_Stored data_:
■ ■ ■ ■ ■ ■ ■

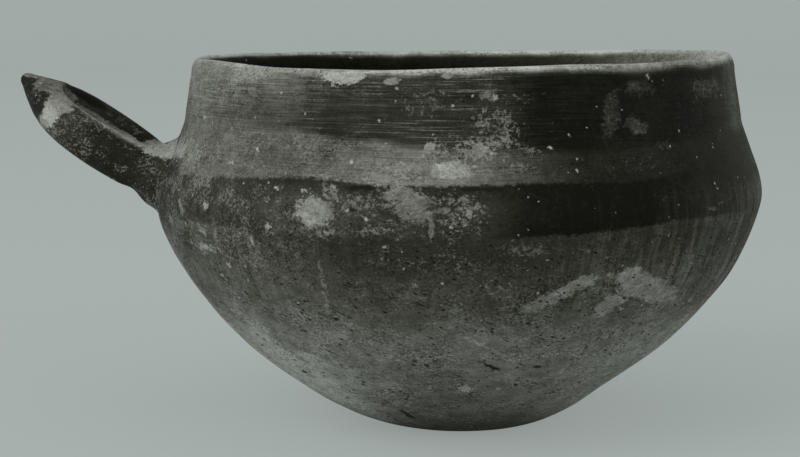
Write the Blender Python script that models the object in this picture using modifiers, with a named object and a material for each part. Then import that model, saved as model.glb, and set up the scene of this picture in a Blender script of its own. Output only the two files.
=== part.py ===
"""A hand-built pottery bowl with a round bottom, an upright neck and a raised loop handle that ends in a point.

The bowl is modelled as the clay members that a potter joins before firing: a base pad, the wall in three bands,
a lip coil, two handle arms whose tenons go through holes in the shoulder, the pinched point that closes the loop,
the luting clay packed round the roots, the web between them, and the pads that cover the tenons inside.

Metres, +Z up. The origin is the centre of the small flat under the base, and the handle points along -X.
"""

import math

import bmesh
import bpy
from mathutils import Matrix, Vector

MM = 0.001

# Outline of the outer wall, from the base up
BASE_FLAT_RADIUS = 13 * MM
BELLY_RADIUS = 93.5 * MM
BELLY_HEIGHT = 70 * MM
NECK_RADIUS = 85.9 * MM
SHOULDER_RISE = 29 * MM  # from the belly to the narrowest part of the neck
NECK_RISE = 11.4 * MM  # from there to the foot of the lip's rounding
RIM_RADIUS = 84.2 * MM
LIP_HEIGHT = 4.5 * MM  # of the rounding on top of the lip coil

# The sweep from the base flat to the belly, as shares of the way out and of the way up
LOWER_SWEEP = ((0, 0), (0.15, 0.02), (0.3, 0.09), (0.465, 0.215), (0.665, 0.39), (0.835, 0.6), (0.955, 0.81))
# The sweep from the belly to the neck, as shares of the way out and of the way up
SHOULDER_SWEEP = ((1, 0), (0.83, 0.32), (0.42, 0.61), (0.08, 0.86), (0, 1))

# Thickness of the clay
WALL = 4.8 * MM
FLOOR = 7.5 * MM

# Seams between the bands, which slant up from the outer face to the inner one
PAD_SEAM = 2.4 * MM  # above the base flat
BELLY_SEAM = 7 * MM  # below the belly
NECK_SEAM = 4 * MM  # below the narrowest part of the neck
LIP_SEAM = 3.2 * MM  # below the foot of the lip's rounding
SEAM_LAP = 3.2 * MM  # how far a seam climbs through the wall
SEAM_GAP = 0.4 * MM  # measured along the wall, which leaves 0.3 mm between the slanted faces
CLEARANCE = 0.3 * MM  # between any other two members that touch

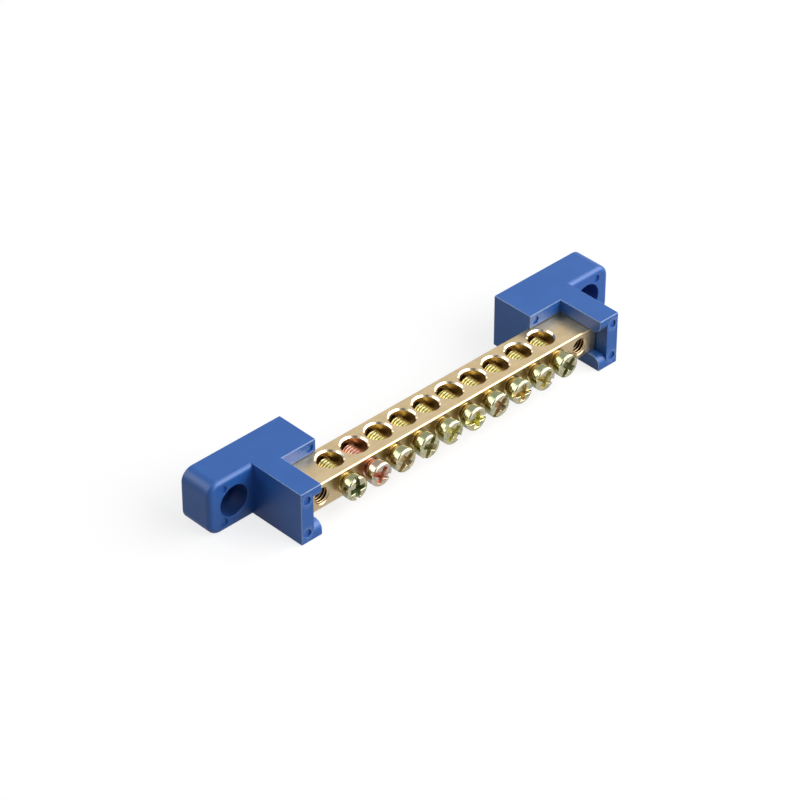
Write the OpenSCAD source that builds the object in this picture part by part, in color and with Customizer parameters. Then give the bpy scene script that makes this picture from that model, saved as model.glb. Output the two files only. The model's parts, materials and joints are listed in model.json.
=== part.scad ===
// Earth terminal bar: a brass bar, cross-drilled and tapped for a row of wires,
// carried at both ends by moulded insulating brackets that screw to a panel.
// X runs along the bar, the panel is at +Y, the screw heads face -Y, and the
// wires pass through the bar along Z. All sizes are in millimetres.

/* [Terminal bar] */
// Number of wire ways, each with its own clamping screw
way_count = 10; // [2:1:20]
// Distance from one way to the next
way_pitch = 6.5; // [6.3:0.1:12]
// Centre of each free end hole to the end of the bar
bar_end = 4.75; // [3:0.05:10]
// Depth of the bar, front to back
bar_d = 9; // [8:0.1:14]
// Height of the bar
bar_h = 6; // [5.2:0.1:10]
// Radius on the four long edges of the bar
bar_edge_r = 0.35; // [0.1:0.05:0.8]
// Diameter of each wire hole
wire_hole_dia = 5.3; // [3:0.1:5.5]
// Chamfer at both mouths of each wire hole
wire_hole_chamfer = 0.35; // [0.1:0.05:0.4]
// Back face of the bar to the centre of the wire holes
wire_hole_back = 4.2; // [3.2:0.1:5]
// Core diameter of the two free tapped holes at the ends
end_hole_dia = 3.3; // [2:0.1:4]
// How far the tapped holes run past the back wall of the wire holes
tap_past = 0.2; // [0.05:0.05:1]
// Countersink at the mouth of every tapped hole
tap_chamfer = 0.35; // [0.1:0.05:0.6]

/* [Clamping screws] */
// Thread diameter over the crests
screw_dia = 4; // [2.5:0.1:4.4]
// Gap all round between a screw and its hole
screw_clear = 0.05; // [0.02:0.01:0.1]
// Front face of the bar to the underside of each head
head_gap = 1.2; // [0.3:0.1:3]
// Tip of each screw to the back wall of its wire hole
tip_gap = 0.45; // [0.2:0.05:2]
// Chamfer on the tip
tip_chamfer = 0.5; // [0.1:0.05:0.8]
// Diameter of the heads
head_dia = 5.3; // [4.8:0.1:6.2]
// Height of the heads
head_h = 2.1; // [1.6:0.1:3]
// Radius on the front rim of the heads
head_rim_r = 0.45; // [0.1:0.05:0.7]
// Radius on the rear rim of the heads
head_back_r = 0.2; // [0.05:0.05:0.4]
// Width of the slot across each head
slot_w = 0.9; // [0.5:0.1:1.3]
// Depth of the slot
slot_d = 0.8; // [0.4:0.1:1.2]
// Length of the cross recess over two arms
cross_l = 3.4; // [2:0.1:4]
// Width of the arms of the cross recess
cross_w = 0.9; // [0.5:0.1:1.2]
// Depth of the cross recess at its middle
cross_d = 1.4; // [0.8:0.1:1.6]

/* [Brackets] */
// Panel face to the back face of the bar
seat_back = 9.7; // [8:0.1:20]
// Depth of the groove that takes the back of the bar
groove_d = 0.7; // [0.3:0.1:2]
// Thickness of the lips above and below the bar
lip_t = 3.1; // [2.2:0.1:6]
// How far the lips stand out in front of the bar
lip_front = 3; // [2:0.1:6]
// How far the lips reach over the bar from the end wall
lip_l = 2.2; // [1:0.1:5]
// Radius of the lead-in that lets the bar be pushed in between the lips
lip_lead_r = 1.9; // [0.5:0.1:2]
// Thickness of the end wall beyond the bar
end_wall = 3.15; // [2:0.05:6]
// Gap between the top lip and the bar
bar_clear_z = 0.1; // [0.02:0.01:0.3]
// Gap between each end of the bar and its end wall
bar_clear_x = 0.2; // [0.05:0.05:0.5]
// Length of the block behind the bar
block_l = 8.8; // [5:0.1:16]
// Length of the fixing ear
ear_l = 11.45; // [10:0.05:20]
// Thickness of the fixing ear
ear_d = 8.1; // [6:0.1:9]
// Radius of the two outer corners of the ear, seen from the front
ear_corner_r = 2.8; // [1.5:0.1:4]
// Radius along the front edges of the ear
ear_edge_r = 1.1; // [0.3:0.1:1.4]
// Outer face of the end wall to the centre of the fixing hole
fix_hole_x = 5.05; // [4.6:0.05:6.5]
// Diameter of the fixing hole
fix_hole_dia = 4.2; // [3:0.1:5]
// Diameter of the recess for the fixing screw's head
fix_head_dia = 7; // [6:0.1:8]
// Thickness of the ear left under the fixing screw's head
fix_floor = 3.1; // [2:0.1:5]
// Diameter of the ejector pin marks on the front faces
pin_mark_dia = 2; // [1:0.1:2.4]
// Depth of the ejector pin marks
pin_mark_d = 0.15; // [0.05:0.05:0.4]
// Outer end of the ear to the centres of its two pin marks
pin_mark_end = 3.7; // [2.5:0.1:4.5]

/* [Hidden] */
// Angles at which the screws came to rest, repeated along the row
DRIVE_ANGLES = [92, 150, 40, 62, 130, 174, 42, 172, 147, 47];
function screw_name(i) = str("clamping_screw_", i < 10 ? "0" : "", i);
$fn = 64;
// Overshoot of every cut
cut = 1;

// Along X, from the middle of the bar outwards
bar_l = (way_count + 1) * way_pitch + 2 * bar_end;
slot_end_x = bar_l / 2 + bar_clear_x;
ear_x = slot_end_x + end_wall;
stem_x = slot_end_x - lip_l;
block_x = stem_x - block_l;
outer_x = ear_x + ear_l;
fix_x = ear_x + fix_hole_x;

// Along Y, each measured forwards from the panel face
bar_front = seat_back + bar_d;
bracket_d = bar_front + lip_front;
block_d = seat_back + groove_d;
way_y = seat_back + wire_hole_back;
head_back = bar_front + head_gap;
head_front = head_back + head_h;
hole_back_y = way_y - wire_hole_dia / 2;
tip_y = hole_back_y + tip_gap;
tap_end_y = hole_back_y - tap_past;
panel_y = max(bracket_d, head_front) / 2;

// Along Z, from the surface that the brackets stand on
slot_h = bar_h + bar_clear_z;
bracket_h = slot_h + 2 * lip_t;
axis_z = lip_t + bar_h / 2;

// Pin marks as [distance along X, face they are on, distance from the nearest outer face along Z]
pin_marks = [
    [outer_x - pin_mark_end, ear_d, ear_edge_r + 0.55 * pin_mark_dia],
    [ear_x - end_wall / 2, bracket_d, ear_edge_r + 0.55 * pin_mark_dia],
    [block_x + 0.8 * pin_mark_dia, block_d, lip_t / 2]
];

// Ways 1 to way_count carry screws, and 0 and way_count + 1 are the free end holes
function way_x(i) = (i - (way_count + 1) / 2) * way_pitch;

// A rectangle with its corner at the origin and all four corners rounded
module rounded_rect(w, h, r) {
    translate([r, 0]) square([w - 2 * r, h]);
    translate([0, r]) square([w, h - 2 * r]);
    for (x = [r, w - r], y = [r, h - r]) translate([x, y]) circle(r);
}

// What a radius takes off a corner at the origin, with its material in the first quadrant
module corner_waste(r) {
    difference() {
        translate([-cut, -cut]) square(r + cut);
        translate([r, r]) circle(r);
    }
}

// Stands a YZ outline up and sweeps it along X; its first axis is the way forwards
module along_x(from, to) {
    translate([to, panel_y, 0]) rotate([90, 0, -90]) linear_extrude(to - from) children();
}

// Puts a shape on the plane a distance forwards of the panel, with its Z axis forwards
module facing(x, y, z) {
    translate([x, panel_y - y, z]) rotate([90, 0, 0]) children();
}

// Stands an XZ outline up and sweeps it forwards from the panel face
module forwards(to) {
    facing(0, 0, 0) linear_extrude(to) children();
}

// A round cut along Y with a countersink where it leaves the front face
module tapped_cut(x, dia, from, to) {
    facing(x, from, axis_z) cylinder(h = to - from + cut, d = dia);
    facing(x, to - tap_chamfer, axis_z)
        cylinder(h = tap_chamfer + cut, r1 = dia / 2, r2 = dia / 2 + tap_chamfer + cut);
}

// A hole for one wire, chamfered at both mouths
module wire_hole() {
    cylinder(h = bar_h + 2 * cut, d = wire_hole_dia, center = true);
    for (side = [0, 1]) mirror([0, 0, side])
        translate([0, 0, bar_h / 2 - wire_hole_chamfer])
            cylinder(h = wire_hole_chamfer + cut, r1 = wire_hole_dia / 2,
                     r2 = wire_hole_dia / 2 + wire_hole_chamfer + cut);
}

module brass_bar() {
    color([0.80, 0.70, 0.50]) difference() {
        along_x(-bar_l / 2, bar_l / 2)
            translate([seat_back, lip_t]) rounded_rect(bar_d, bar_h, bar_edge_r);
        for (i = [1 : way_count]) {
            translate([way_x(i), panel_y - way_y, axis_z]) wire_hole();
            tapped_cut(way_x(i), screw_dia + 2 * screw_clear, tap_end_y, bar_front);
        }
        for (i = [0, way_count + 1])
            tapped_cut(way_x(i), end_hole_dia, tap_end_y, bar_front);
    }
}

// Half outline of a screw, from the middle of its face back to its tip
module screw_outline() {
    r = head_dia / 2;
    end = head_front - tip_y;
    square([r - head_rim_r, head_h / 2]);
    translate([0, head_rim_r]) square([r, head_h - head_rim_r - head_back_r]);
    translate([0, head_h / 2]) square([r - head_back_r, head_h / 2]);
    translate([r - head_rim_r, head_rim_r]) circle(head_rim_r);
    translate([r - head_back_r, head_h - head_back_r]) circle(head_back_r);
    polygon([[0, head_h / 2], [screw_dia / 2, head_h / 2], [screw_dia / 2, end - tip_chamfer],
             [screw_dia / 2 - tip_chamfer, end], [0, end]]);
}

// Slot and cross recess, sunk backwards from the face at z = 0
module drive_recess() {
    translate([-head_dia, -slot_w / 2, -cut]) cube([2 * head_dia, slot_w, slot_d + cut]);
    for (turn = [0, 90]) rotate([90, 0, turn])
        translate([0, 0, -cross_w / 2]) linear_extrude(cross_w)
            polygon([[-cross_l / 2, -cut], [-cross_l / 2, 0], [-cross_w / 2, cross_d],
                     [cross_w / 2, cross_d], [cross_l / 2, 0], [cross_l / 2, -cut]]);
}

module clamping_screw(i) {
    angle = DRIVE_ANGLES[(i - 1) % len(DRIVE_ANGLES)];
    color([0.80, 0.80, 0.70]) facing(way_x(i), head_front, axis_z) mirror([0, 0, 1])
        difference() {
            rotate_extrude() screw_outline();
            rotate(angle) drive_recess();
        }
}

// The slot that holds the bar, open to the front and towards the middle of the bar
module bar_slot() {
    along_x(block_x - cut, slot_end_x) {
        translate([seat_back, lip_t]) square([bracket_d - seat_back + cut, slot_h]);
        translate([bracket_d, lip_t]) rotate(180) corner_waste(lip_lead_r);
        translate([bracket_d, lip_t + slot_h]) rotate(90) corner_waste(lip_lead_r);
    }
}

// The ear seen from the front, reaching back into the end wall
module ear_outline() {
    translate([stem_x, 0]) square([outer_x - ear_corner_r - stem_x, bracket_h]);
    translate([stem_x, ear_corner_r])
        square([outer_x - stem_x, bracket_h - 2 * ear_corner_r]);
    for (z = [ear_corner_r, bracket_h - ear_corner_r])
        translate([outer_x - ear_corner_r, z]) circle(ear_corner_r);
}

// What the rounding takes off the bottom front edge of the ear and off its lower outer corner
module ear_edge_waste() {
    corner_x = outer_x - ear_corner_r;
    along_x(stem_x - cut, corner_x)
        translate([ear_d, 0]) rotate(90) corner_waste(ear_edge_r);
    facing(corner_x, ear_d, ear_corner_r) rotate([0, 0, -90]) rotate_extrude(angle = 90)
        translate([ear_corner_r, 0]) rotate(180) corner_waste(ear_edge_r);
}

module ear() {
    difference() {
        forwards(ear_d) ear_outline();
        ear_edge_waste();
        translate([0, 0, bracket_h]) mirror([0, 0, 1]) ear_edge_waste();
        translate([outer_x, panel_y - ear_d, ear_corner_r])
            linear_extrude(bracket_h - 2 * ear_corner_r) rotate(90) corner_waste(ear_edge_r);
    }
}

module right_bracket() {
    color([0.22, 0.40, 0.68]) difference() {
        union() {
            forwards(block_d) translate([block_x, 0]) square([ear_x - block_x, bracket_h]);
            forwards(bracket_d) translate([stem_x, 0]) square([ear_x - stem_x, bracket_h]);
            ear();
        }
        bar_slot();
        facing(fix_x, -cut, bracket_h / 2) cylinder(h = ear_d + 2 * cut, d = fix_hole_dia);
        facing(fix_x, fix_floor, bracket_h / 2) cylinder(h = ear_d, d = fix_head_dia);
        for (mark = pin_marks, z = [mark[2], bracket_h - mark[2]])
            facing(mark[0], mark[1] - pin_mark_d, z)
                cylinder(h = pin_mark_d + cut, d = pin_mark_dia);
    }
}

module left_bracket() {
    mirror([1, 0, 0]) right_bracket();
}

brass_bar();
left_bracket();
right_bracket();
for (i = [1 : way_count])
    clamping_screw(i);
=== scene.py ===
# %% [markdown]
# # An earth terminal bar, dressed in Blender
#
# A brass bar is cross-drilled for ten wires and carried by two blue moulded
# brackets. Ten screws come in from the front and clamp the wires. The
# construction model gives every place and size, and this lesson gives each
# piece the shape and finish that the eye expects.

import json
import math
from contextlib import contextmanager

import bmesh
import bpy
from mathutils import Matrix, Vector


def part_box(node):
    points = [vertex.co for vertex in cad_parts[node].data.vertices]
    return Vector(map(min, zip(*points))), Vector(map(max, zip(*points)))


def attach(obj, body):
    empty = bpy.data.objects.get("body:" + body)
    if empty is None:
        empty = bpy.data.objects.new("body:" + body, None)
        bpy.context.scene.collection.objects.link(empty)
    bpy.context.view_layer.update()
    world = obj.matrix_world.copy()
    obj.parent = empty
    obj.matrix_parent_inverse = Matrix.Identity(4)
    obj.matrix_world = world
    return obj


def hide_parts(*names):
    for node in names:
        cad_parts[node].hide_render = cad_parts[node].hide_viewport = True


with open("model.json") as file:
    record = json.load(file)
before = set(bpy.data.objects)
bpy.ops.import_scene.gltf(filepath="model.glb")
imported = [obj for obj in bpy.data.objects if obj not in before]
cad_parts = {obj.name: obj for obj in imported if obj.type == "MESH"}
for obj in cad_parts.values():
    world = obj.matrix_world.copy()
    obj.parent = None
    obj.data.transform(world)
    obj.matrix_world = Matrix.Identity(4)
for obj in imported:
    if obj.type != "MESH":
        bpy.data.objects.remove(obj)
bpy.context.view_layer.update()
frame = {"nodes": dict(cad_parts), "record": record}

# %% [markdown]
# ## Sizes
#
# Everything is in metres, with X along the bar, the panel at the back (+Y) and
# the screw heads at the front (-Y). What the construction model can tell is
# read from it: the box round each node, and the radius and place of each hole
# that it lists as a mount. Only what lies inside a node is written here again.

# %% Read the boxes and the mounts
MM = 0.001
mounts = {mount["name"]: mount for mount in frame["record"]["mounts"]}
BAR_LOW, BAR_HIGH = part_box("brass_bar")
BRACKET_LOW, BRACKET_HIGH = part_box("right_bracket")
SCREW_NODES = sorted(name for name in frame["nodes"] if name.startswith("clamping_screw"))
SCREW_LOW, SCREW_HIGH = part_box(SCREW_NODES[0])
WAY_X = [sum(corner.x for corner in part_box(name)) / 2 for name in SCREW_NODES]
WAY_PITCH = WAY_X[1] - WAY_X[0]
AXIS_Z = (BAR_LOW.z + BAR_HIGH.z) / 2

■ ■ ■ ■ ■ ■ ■

Repeat exactly the lines from the one containing "Write the OpenSCAD" through the one containing "are in millimetres.", both included, and nothing else.

_The solution_:
Write the OpenSCAD source that builds the object in this picture part by part, in color and with Customizer parameters. Then give the bpy scene script that makes this picture from that model, saved as model.glb. Output the two files only. The model's parts, materials and joints are listed in model.json.
=== part.scad ===
// Earth terminal bar: a brass bar, cross-drilled and tapped for a row of wires,
// carried at both ends by moulded insulating brackets that screw to a panel.
// X runs along the bar, the panel is at +Y, the screw heads face -Y, and the
// wires pass through the bar along Z. All sizes are in millimetres.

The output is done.